Un peu plus d’un an après la publication chez Fayard de sa biographie de Reynaldo Hahn (1874-1947), monument de plus de 700 pages, Philippe Blay édite, sous la direction de Jean-Yves Tadié, biographe de Marcel Proust, une anthologie du Journal que le musicien a tenu entre 1890 et 1945 (Gallimard, coll. Blanche, 416 p., 28 €). Conservateur en chef à la Bibliothèque nationale de France, Philippe Blay a, depuis son mémoire de maîtrise sur  « La Musique de Vinteuil dans l’œuvre de Marcel Proust » (1983), consacré ses recherches à ce compositeur d’origine vénézuélienne, naturalisé français en 1907.

« Il faut se méfier, quand on tient un journal, de rédiger certaines impressions comme si elles étaient des certitudes, de donner à des hypothèses fugitives un air d’aphorisme. Car il arrive qu’à la longue on apparaisse au lecteur comme un esprit changeant, contradictoire, désordonné. » Reynaldo Hahn se tient à cette ligne et rien dans son journal n’accuse une pensée péremptoire, laissant le plus souvent place à l’analyse rationnelle des faits. Il y exprime sans détour ses goûts musicaux et ses fascinations littéraires et met dès son début le journal sous le signe symbolique du conte de fées : « Pourtant c’est bon un journal ; c’est le tracé des cailloux du Petit Poucet. Bien des projets, bien des rêves irréalisés y subsistent par un mot et l’on retrouve en feuilletant ces pages confidentes la clef de bien des paradis. »

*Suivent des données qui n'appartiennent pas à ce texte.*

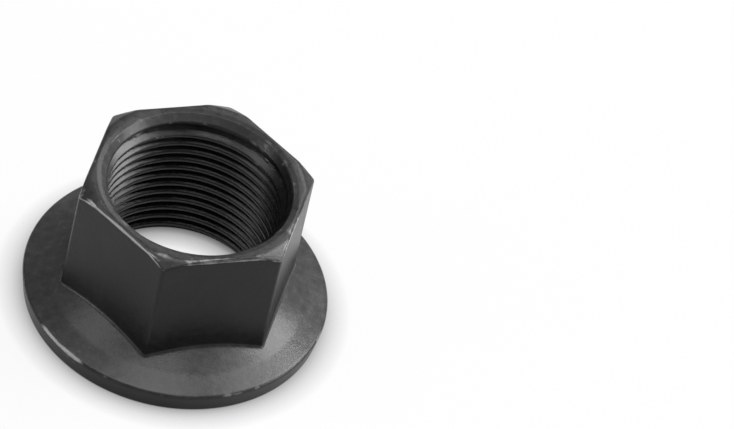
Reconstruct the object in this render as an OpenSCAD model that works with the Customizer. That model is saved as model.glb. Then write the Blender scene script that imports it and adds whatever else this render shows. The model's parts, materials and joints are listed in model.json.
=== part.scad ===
// Hexagonal flange nut for an axle end: one forged piece, standing on its bearing face.
// The origin is the middle of the bearing face and +Z runs up the thread.

/* [Thread] */
// Outside diameter of the axle thread that the nut takes
thread_d = 24; // [20:0.5:25]
// Pitch of the thread
thread_pitch = 1.5; // [1:0.25:3]
// How much wider than the thread the mouth of the top countersink is
top_over = 0.7; // [0.2:0.1:1.2]
// How much wider than the thread the shallow lip round that mouth is
lip_over = 1.8; // [1.4:0.1:2.2]
// Depth of the lip
lip_depth = 0.13; // [0.05:0.01:0.3]
// How much wider than the thread the mouth of the countersink in the bearing face is
bearing_over = 0.7; // [0.2:0.1:2]
// Full angle of the top countersink, which is a steep one
top_angle = 45; // [40:5:120]
// Full angle of the countersink in the bearing face
bearing_angle = 90; // [60:5:120]

/* [Hexagon] */
// Size across the flats, which is the size of the socket
across_flats = 27; // [26:0.5:30]
// Height of the whole nut, from the bearing face to the top face
height = 21.5; // [15:0.5:30]
// Radius that rounds the six upright corners
corner_r = 0.6; // [0.3:0.1:1.2]
// How much wider than the flats the turned circle on the top face is
crown_over = 0.8; // [0.2:0.1:1.6]
// Slope of the turned crown that takes the tips off the corners
crown_slope = 33; // [20:1:40]

/* [Flange] */
// Diameter of the flange
flange_d = 39.4; // [37:0.2:48]
// Height at which the outer cone would reach the full diameter, if the edge were sharp
rim_h = 2.75; // [2:0.25:4]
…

Le Journal ne se veut pas le reflet de sa vie privée mais plutôt de sa vie mondaine, qui, grâce à la fortune et la position sociale proéminente de sa famille dans la vie parisienne de cette fin du Troisième Empire, a fait de lui un acteur et témoin privilégié des derniers grands salons musicaux, littéraires et artistiques qui existaient à Paris et dont Marcel Proust s’est abondamment nourri pour « À la recherche du temps perdu ». La vie personnelle, affective, amoureuse de l’auteur n’est évoquée qu’en filigrane. Une grande part est réservée aux événements de sa vie professionnelle et des charges qui ont été les siennes entre les deux guerres, comme son élection à l’Académie des Beaux-Arts et son directorat de l’Opéra de Paris. Autres témoignages précieux, les récits de sa proximité avec quelques grandes figures de la Belle Époque. Principalement la tragédienne Sarah Bernhardt, pour laquelle il avait une admiration démesurée et de qui il a été très proche ; et les compositeurs Camille Saint-Saëns et surtout Jules Massenet, dont il a été l’élève particulier en composition et avec la famille duquel il a développé des relations quasi filiales.

À Paris en avril

Quelques trop rares réflexions mélancoliques émaillent ces pages, souvent fulgurantes, comme « Le plaisir que donne l'amour ne vaut vraiment pas le bonheur qu'il détruit » noté en novembre 1895 et s’appliquant de façon évidente à l’amertume laissée par la rupture avec Proust. Ces belles pensées philosophiques viennent à l’encontre de l’idée reçue et tenace d’une personnalité superficielle et mondaine. On sort de ce journal persuadé du contraire, impression corroborée par la lecture hautement recommandée en parallèle de la biographie de Philippe Blay, somme magistrale et définitive pour explorer la personnalité complexe et fascinante de ce musicien. Beaucoup aujourd’hui le découvrent et le placent à un rang mérité. On en jugera au printemps avec « Ô mon bel inconnu », sa comédie musicale d’après Sacha Guitry dans laquelle triompha Arletty : créée à l‘Opéra de Tours en décembre dernier, elle sera à l'affiche en version scénique avec l'Orchestre des Frivolités parisiennes, au Théâtre de l’Athénée du 7 au 16 avril, dans une production du Palazzetto Bru-Zane, qui en a publié l’enregistrement.